Relativamente alla sorte della casa familiare assegnata dal tribunale alla ex moglie (avviene nel 92% circa dei casi), c’è da dire che Il diritto di abitazione non può essere eliminato automaticamente alla morte dell’ex marito, poiché si tratta di un diritto personale di godimento concesso alla ex moglie in funzione del “vincolo di destinazione collegato all’interesse dei figli”; i quali nel 95% dei casi vengono collocati dai tribunali con la madre. Di conseguenza, tale diritto si estingue soltanto per il venir meno dei presupposti che ne hanno determinato l’assegnazione, e cioè la morte della ex moglie assegnataria, il compimento della maggiore età dei figli o il conseguimento da parte degli stessi dell’indipendenza economica, il trasferimento ad altra abitazione, il passaggio a nuove nozze o ad una convivenza more uxorio della ex moglie oppure, infine, la sua mancata utilizzazione (Cassazione n. 772/2018).
Tale previsione è valida anche se la casa coniugale assegnata “per cieca prassi” dai tribunali alla ex moglie separata/divorziata è interamente di proprietà dell’ex marito e, una volta venuto a mancare quest’ultimo, altri soggetti (eredi non legittimari, terzi acquirenti) ne reclamano la proprietà e il possesso per successione o per titolo di proprietà.

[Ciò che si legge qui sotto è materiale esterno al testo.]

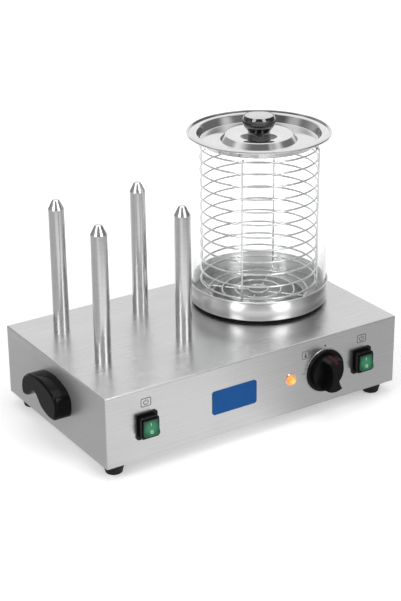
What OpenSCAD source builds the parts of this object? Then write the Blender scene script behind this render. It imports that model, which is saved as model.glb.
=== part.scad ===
// Electric hot dog steamer: a low steel casing with four heated bun spikes on the
// left and a glass steaming cylinder with a wire basket and a lid on the right.
// The origin is the bottom centre of the whole machine, with +Z up and the front
// panel facing -Y. Every piece is laid out from the casing's front left bottom
// corner and then moved to that origin by at_origin().

/* [Casing] */
// Width of the casing, left to right
casing_w = 500; // [470:1:600]
// Depth of the casing, front to rear
casing_d = 294; // [284:1:360]
// Height of the casing without its feet
casing_h = 107; // [102:1:140]
// Thickness of the casing's sheet steel
sheet_t = 1; // [0.8:0.1:1.4]
// Outside radius of the folded edges
fold_r = 2.4; // [1.8:0.1:4]
// Width of the flange that turns in round the bottom
flange_w = 13; // [11:0.5:16]

/* [Feet] */
// Height of the feet, from the floor to the casing
foot_h = 20; // [16:0.5:32]
// Radius of a foot where it meets the bottom plate
foot_top_r = 15.5; // [13:0.5:18]
// Radius of a foot on the floor
foot_low_r = 12; // [9:0.5:13]
// Distance of each foot's centre from both sides of its corner
foot_inset = 24; // [20:0.5:40]

/* [Bun spikes] */
// Radius of a spike
spike_r = 12; // [10:0.5:14]
// Height of a spike above the casing
spike_h = 202; // [150:1:240]
// Distance of the left row of spikes from the left side
spike_left = 63; // [50:1:80]
// Distance of the rear row of spikes from the rear
spike_rear = 56; // [45:1:80]
// Clear distance between the right row of spikes and the glass
spike_glass_gap = 57.5; // [45:0.5:70]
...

Infatti, accade spesso che la casa familiare, precedentemente assegnata dal tribunale alla ex moglie per via della presenza dei figli, rimanga alla stessa anche dopo il divorzio ed anche quando i figli, nel frattempo, ne sono usciti perchè diventati economicamente autonomi. Ebbene, non godendo più la ex moglie divorziata dei diritti successori, che fine fa il diritto di abitazione nel caso in cui il de cuius abbia lasciato in eredità a terzi proprio quella casa, utilizzando la quota disponibile? Quest’ultima, in assenza di figli è pari fino al 100% (in assenza di genitori superstiti) mentre in loro presenza è uguale al 50% del patrimonio (con un solo figlio) o al 33,3% (con due o più figli). Ebbene, non è raro che, quando l’ex marito divorziato possiede un ingente patrimonio, venda mentre è ancora in vita la proprietà della casa familiare a terzi (di solito un parente stretto) oppure, se esistono figli legittimari, attribuisce a questi per via testamentaria altri beni, diversi dalla casa familiare, fino a concorrenza della quota “di riserva”, ossia della quota da attribuire necessariamente agli eredi legittimi.
In casi come questi, è pacifico che il diritto di abitazione della ex moglie si estingua e che la casa coniugale debba essere lasciata ai nuovi proprietari. Sempre che il tribunale non ci metta una pezza, e scateni l’inferno.